Where should I stay during the Lake Placid Summit Classic?
The tournament’s official housing partner is Pellucid Travel, best for teams coordinating group housing at partner hotels. For multi-family groups, adult players who prefer walkable village lodging, or families with dogs, a historic Lake Placid village cottage may fit better than a tournament hotel. GO-Cottage offers Studio Cottage, Two Bedroom Cottage, and the Dual Cottage Retreat — all short walks to Main Street and about a 10-minute drive to both tournament venues.
Is the Lake Placid Summit Classic open to spectators?
Yes. The tournament games at North Elba Athletic Fields and the Horse Show Grounds are open to spectators, with a full vendor village at both venues. Bring water, sun protection, and lawn chairs. Additionally, food options are available on-site.
Can I bring my dog to Lake Placid Summit Classic week?
Dogs are welcome in Lake Placid year-round, and Summit Week is peak dog-friendly season. Both GO-Cottage units accept well-behaved dogs at $25/night per pet. Dog-friendly trails, patios, and vets are covered in the Lake Placid Dog-Friendly Guide. Confirm dog policies at any specific venue before bringing your dog on-site to the fields.
What else is there to do in Lake Placid during Summit Week?

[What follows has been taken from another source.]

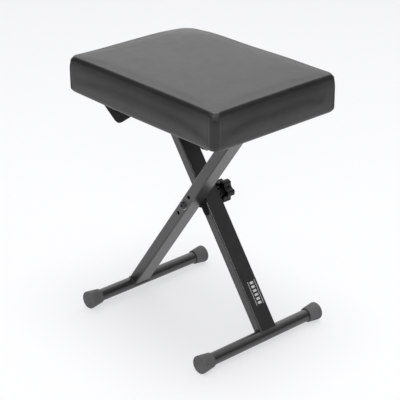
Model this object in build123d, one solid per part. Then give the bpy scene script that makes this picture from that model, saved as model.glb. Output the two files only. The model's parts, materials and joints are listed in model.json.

Summit Week overlaps with peak Lake Placid summer. Between games, the walkable village options include the Mirror Lake loop (2.7 miles), the Herb Brooks Arena and Lake Placid Olympic Museum on Main Street, the Adirondack Rail Trail (34 miles, trailhead a short walk from the cottages), Whiteface Mountain and its Veterans’ Memorial Highway, and 10+ scenic driving routes from the village.